Task to complete:
Find the line containing "beside its foot." and copy it exactly, along with every line after it up to and including the line containing "obj.parent = empty". Copy nothing else.

◆ ◆ ◆ ◆ ◆

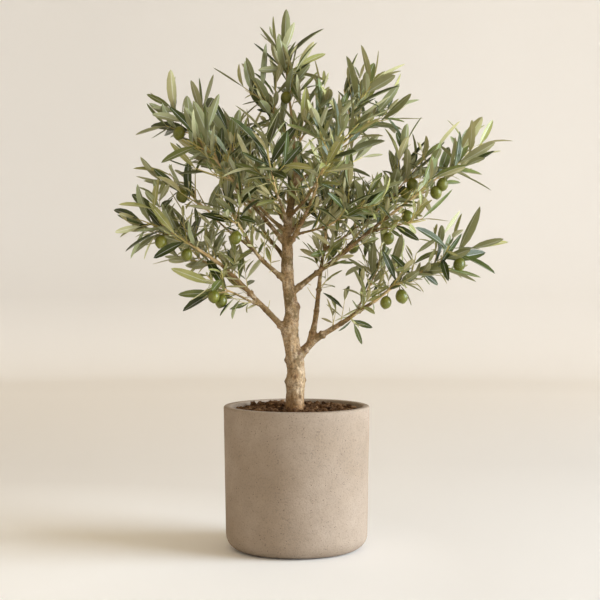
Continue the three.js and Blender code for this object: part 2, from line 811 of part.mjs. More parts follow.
// A thin leaf of eight faces: a point at each end and four corners at its widest place.
function leafGeometry({ root, tip, left, right, top, bottom }) {
  const corners = [root, tip, left, top, right, bottom];
  const geometry = new THREE.BufferGeometry();
  geometry.setAttribute('position', new THREE.Float32BufferAttribute(
    corners.flatMap((corner) => [corner.x, corner.y, corner.z]), 3,
  ));
  const index = [];
  for (let s = 0; s < 4; s += 1) {
    const a = 2 + s;
    const b = 2 + (s + 1) % 4;
    index.push(0, a, b, 1, b, a);
  }
  geometry.setIndex(index);
  return geometry;
}

// An olive and its stalk in one: thin at the twig, fullest at the middle, blunt at the end.
function oliveSolid({ node, middle, hang }) {
  const { halfWidth, halfLength, stalkThickness } = OLIVE;
  const points = [
    node,
    middle.clone().addScaledVector(hang, -halfLength),
    middle.clone().addScaledVector(hang, -halfLength / 2),
    middle.clone().addScaledVector(hang, halfLength / 2),
    middle.clone().addScaledVector(hang, halfLength),
  ];
  const full = halfWidth * Math.cos(Math.PI / OLIVE.sides);
  const radii = [stalkThickness / 4, stalkThickness / 2, full, full, stalkThickness];
  return toSolid(limbGeometry(points, radii, OLIVE.sides));
}

function massSolid(mass) {
  const { shoot, thick } = mass;
  const foot = shoot.thick ?? thick[1];
  const stemRadii = mass.stem.map((point, i) => {
    const thickness = foot + ((STEM.tip - foot) * i) / ARC_STEPS;
    return (PRISM * thickness) / 2;
  });
  let solid = toSolid(limbGeometry(mass.stem, stemRadii, TWIG_SIDES));
  mass.shoots.slice(1).forEach(({ points }) => {
    solid = solid.add(toSolid(limbGeometry(points, TWIG.radii, TWIG_SIDES)));
  });
  mass.leaves.forEach((leaf) => {
    solid = solid.add(toSolid(leafGeometry(leaf)));
  });
  mass.olives.forEach((olive) => {
    solid = solid.add(oliveSolid(olive));
  });
  return solid;
}

// ---------------------------------------------------------------- the assembly

const tree = new THREE.Group();
tree.add(pieceOf('pot', potGeometry(), concrete));
tree.add(pieceOf('soil', soilGeometry(), earth));
tree.add(pieceOf('trunk', toGeometry(trunkSolid(0)), bark));

// Each bough is cut to sit on the limb that carries it and on the boughs beside its foot.
const trunkSeat = trunkSolid(GAP);
const seats = [trunkSeat];
boughs.forEach((limb) => {
  let solid = boughSolid(limb, 0);
  seats.forEach((seat) => {
    solid = solid.subtract(seat);
  });
  tree.add(pieceOf(`bough_${limb.name}`, toGeometry(mainBody(solid)), bark));
  seats.push(boughSolid(limb, GAP));
});

masses.forEach((mass) => {
  let solid = massSolid(mass);
  if (!mass.thick) {
    solid = solid.subtract(trunkSeat);
  }
  tree.add(pieceOf(`foliage_${mass.name}`, toGeometry(mainBody(solid)), leafage));
});

export default tree;
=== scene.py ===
import math
from types import SimpleNamespace

import bpy
import numpy as np
from mathutils import Matrix, Vector, kdtree, noise


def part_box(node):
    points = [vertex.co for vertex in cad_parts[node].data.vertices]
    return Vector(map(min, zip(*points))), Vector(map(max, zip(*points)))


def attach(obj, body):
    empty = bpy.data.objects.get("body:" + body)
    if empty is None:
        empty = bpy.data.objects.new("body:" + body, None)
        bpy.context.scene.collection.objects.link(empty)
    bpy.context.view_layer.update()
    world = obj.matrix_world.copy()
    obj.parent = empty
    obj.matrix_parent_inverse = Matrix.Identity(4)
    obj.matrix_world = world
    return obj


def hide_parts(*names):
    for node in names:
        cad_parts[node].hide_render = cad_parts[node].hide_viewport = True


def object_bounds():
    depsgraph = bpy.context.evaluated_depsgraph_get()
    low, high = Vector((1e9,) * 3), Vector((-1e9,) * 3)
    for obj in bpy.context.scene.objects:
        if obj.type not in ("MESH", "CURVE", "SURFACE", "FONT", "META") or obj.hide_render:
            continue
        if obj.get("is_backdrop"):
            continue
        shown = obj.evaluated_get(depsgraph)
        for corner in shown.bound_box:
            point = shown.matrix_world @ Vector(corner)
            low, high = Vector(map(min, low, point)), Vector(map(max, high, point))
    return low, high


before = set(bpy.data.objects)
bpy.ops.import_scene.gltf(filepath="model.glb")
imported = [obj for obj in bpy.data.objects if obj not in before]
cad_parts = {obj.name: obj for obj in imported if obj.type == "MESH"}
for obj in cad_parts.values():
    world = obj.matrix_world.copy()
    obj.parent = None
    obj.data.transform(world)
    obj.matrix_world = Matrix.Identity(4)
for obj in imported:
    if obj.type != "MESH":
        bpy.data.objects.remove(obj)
cad_low, cad_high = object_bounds()

# ---------------------------------------------------------------- the pot
# A plain round planter cast in one piece from sandy concrete. Its wall leans out a little from
# a well rounded foot to a soft lip, and the casting left small air holes and faint clouds in it.

POT_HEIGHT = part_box("pot")[1].z
RIM_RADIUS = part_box("pot")[1].x
FOOT_RADIUS = RIM_RADIUS - 0.0035
POT_WALL = 0.011
POT_FLOOR = 0.014
FOOT_ROUND = 0.022
LIP_ROUND = 0.0032
POT_SIDES = 144
CAST_WAVE = 0.0005  # how far the cast wall strays from a true round


def tint(red, green, blue):
    """The linear colour of a paint given by its 0 to 255 values."""
    shares = [value / 255 for value in (red, green, blue)]
    return tuple(s / 12.92 if s < 0.04 else ((s + 0.055) / 1.055) ** 2.4 for s in shares) + (1.0,)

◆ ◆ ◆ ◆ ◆

Correct output:
// Each bough is cut to sit on the limb that carries it and on the boughs beside its foot.
const trunkSeat = trunkSolid(GAP);
const seats = [trunkSeat];
boughs.forEach((limb) => {
  let solid = boughSolid(limb, 0);
  seats.forEach((seat) => {
    solid = solid.subtract(seat);
  });
  tree.add(pieceOf(`bough_${limb.name}`, toGeometry(mainBody(solid)), bark));
  seats.push(boughSolid(limb, GAP));
});

masses.forEach((mass) => {
  let solid = massSolid(mass);
  if (!mass.thick) {
    solid = solid.subtract(trunkSeat);
  }
  tree.add(pieceOf(`foliage_${mass.name}`, toGeometry(mainBody(solid)), leafage));
});

export default tree;
=== scene.py ===
import math
from types import SimpleNamespace

import bpy
import numpy as np
from mathutils import Matrix, Vector, kdtree, noise


def part_box(node):
    points = [vertex.co for vertex in cad_parts[node].data.vertices]
    return Vector(map(min, zip(*points))), Vector(map(max, zip(*points)))


def attach(obj, body):
    empty = bpy.data.objects.get("body:" + body)
    if empty is None:
        empty = bpy.data.objects.new("body:" + body, None)
        bpy.context.scene.collection.objects.link(empty)
    bpy.context.view_layer.update()
    world = obj.matrix_world.copy()
    obj.parent = empty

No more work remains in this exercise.